#### YOUR TASK
Each line of the material below should be reproduced exactly.

>> start DATASET EXCERPT

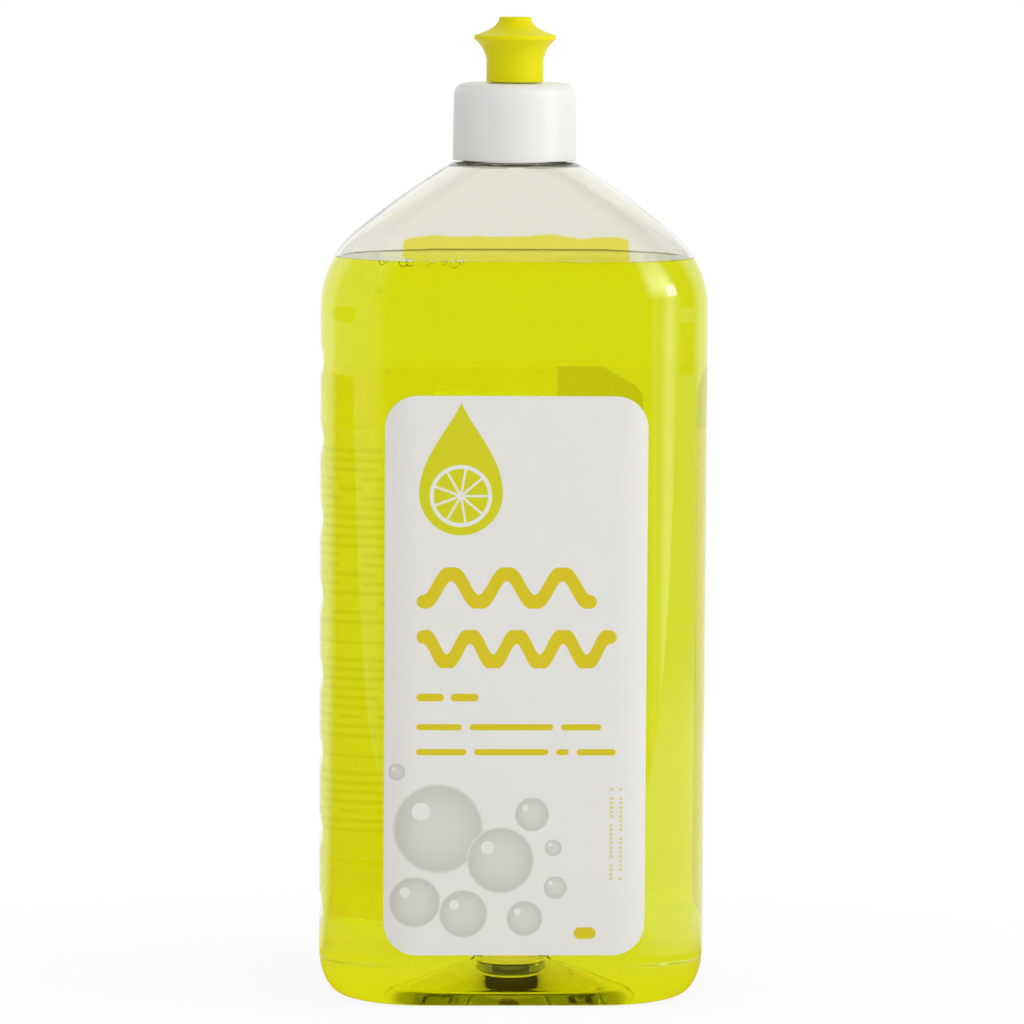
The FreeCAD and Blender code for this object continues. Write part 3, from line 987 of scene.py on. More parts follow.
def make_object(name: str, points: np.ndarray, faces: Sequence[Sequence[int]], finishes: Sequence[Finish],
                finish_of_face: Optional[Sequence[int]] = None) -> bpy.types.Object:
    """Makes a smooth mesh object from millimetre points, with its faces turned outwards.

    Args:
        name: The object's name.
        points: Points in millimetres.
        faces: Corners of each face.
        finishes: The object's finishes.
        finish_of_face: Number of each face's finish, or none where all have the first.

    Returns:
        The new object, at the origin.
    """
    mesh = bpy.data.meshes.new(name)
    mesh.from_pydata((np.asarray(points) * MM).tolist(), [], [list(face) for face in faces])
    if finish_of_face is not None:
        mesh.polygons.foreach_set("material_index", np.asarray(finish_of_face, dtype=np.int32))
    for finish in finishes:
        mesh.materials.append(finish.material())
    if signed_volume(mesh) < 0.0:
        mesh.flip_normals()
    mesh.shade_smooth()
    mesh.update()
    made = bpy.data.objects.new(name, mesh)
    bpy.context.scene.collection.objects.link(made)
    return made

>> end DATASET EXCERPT

#### RESPONSE FOR THIS EXERCISE
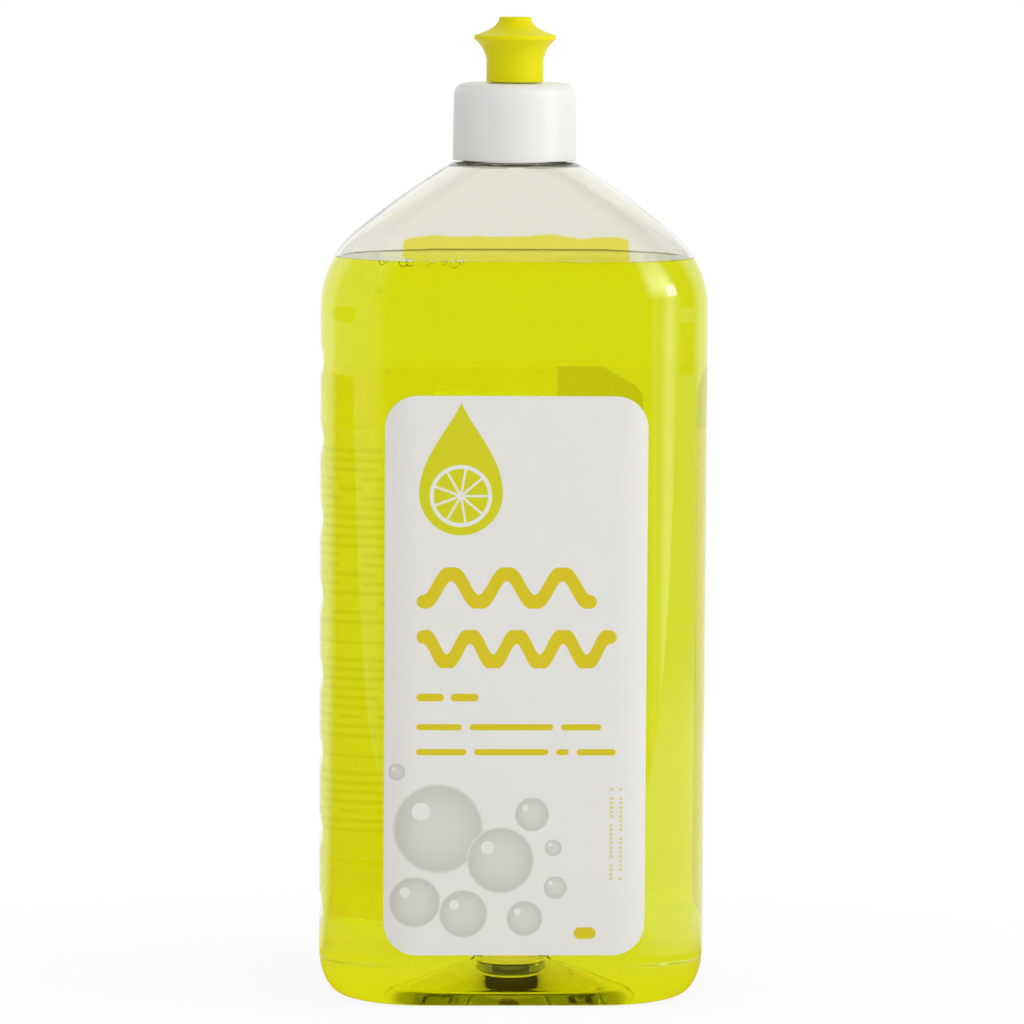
The FreeCAD and Blender code for this object continues. Write part 3, from line 987 of scene.py on. More parts follow.
def make_object(name: str, points: np.ndarray, faces: Sequence[Sequence[int]], finishes: Sequence[Finish],
                finish_of_face: Optional[Sequence[int]] = None) -> bpy.types.Object:
    """Makes a smooth mesh object from millimetre points, with its faces turned outwards.

    Args:
        name: The object's name.
        points: Points in millimetres.
        faces: Corners of each face.
        finishes: The object's finishes.
        finish_of_face: Number of each face's finish, or none where all have the first.

    Returns:
        The new object, at the origin.
    """
    mesh = bpy.data.meshes.new(name)
    mesh.from_pydata((np.asarray(points) * MM).tolist(), [], [list(face) for face in faces])
    if finish_of_face is not None:
        mesh.polygons.foreach_set("material_index", np.asarray(finish_of_face, dtype=np.int32))
    for finish in finishes:
        mesh.materials.append(finish.material())
    if signed_volume(mesh) < 0.0:
        mesh.flip_normals()
    mesh.shade_smooth()
    mesh.update()
    made = bpy.data.objects.new(name, mesh)
    bpy.context.scene.collection.objects.link(made)
    return made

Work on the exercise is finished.